5 Pillars to get started with transitioning
The transition to data-driven decision-making requires the following: Involving all management levels will help build the right momentum to make sure the project comes to fruition. To encourage the evolution of the decision-making process, the actual decision-makers need to feel comfortable with what is being brought to life (sounds like common sense, doesn’t it?)
1. Long-term objectives:
For this, it would have to start with a clear definition of the objectives to be achieved. It often requires an assessment of each department’s needs and future developments to visualize holistically the potential economy of scale and data synergies to be leveraged.
While the list of objectives can be endless, the implementation timing and budget are always limited, but we will come to that.
2. Leaders of the data-driven transition:
How many people are going to be affected in their daily job? Is data-driven model implementation an IT project? Or a Finance one? Who is leading the transformation of the company?
This comes as a hurdle for many businesses: limiting the process to one department creates silos while involving everyone hinders decision-making. This is where external partners prove useful to handle multidisciplinary projects involving all stakeholders while keeping the focus on implementation timings and overall goals.
3. Enablement of the data-driven transition:
Do we contract an external partner or build an in-house infrastructure? Do we buy the servers or host them in the cloud? What are the requirements and restrictions of both alternatives?
It entails building a vision for long-term usage because it influences the scalability and agility that the system will require over time. This is an extremely important part of the process as it determines the financial scope of the project.
We will dedicate an article to the topic of structure and – we will link it to this section.
There are few limits to what programming and machine learning can do – except being humans: these are rooted in urgency as we explained earlier in “Why focus on code quality in media and marketing software development?” article.

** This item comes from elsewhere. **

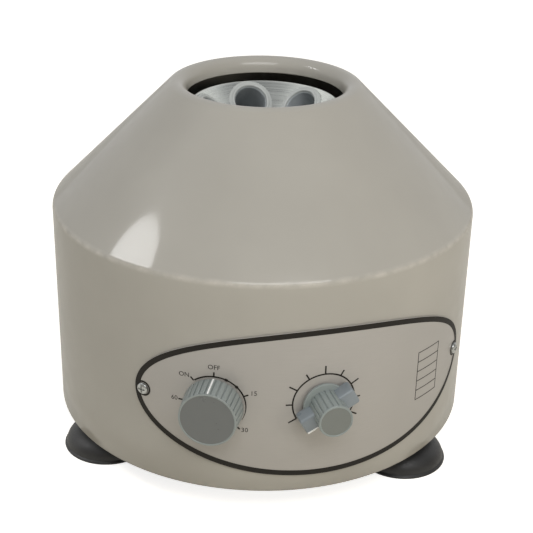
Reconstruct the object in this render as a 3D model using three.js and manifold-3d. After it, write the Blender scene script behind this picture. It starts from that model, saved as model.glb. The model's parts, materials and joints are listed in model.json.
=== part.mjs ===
// A bench centrifuge for six slanted sample tubes, in millimetres with +Z up.
// The front, where the control panel is, faces -Y, and the turning head's axis is the Z axis.
// Z = 0 is the underside of the base plate, level with the bottom edge of the housing.
import * as THREE from "three";
import { mergeVertices } from "three/addons/utils/BufferGeometryUtils.js";
import Module from "manifold-3d";

const wasm = await Module();
wasm.setup();

// Fits shared by the whole instrument
const seatGap = 0.3;
const cutOverrun = 1;
const sameSpot = 0.0001;
const shortestEdge = 0.003;

// Housing: a painted steel shell, a cylinder below and a 45 degree cone above
const bodyRadius = 130;
const shoulderHeight = 131;
const shoulderFillet = 5;
const coneAngle = 45;
const mouthRadius = 47.2;
const lipRadius = 6.4;
const lipDrop = 2.1;
const housingWall = 2;
const tabWidth = 16;
const tabReach = 16;
const tabThickness = 2;
const tabCount = 3;
const tabFirstAngle = -19.3;

// Base plate and what fastens it
const basePlateThickness = 2.5;
const baseScrewRadius = 2;
const baseScrewHeadRadius = 4;
const baseScrewHeadHeight = 2.4;
const baseScrewTip = 2.5;
const slotCount = 6;
const slotLength = 18;
const slotWidth = 5;
const slotFirstAngle = -49.3;
const beadInner = 15;
const beadOuter = 18;
const beadDepth = 0.6;

// Rubber suction feet
const footCount = 3;
const footFirstAngle = -79.3;
const footInset = 23;
const footHeight = 21;
const footRadius = 28;
const footSealWidth = 2.2;
const footRimHeight = 1.2;
const footNeckRadius = 10;
const footNeckHeight = 7;
const footHollowDepth = 6;
const footBoltRadius = 3;
const footBoltReach = 12;
const footBoltHeadRadius = 5.8;
const footBoltHeadHeight = 4;

// Control panel: an ellipse wrapped on the cylinder
const panelHalfWidth = 111;
const panelHalfHeight = 46.8;
const panelHeight = 57.5;
const panelThickness = 1;
const panelScrewInset = 5.5;
const panelScrewRadius = 1.5;
const panelScrewHeadRadius = 3;
const panelScrewHeadHeight = 1.8;
const panelScrewLength = 8;
const panelScrewRecess = 0.8;
const panelScrewSlot = 0.9;
const panelScrewRecessShare = 0.62;
const panHeadFaceShare = 0.6;
const panHeadSideShare = 0.4;

// Clockwork timer behind the left dial
const timerPlaceShare = 0.562;
const timerDrop = 0.6;
const timerCaseWidth = 44;
const timerCaseDepth = 28;
const timerCaseCorner = 6;
const timerPlateWidth = 46;
const timerPlateThickness = 2;
const timerBushRadius = 5;
const bushProud = 0.8;
const timerNutRadius = 8;
const timerNutHeight = 2.4;
const timerShaftRadius = 3;
const timerShaftDepth = 12;
const timerKnobBaseRadius = 17.2;
const timerKnobFaceRadius = 16.3;
const timerKnobHeight = 15.8;
const timerKnobEdge = 0.6;
const timerFaceRim = 1.8;
const timerFaceDepth = 0.4;
const timerKnobWall = 2.6;
const timerKnobRecess = 5;
const timerKnobLift = 0.8;
const timerRibCount = 32;
const timerRibDepth = 0.7;
const ribCrestShare = 0.7;
const ribFootShare = 0.85;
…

It’s essential to find the balance between complexity, scalability, and speed because needs will become more sophisticated as the data maturity of the organization grows.
There is no right or wrong answer to the debate whether to buy off-the-shelf or get a development team to build your proprietary solutions internally, it all depends on the objectives and ambitions of the business with respect to data. But you know: if you want to master driving a Ferrari at Le Mans, you may start training with a Skoda in a parking lot, but it is no use in the long run.
5. Roll-out plan:
Launching a new process across the entire organization and making everyone adapt overnight is truly a challenge – but it is not impossible. It requires good coordination and strong will as well as organized prep time: internal communication, training, test sessions and planned release to get the teams up to the challenge.
Launching sequentially (per region, per department, etc.) would generally take the same time, but organized into a series of smaller launch phases with shorter cycles.
“Designing a roll-out plan including training, assessment, and iteration phase at each step of the process will secure higher efficiency and company take-up.”
Director Implementation & Support, MMT
How to estimate the cost?
As a starting point: the basic calculation deducts the resource savings (man-hours saved on reporting/data gathering or number crunching) from the solution costs (which would usually be a SaaS license).
The costs of designing, building and implementing a more sophisticated data-driven solution have to be visualized in the long run as benefits and needs will evolve along with data maturity.
The benefits of transitioning to data-driven processes are ranging from faster reporting, more transparent decision making and information sharing, to better cost control and resource allocation. It can boost the agility of future business decision-making but it will not happen overnight.
This could be enough to start exploring investments in many basic data-driven solutions but it would be shortsighted to limit the calculation to this, as the cost of data-driven decision-making is 4-fold – all offering the choice between internal and external resources:
- Cost of data: the gathering (data connexion and provision) and storing it (servers or cloud infrastructure and its maintenance)
- Cost of resources: IT (for servers), data engineering (for cloud computing and provisioning), data analysts (for modelling and visualization), business intelligence (for insights)
- Cost of implementation: setting up the team, training and follow-ups, support and knowledge base management => without forgetting the time that teams need to invest into the training and usage learning
- Cost of change management support: to guarantee successful implementation, it is important to monitor the changes and push innovations forward. Such investments can be an absolute waste of money when no assistance is provided to the people who have to make their practices evolve. Change management is what would actually achieve data maturity across the organization
Then the nature of savings:
- Resources savings: FTE spend on collecting, preparing and visualizing data that now can be automated; reporting preparation (internally or across suppliers)
- Company savings: that real-time decision making has allowed
- Efficiencies: in the company operations and supply-chain that data maturity offers.
As we love to call it, the disruptive aspect of data in our world is so mind-blowing that companies have difficulty comprehending it, sometimes even reluctant to accept it. The reason often originates from the risk-averse leaders who foresee disruption as a potential negative impact on the business in the short run and would rather let the next senior team take the plunge, and keep their own legacy protected.
Sometimes disruption is just too much, and transition offers a “safer” – more acceptable – perspective to those risk-averse managers. It creates the potential for learning and growing with the new approach given the necessary time for the team to reach mastery and become more comfortable with the new practices. That is why “change” is to be managed and not enforced, it brings stronger business benefits over time.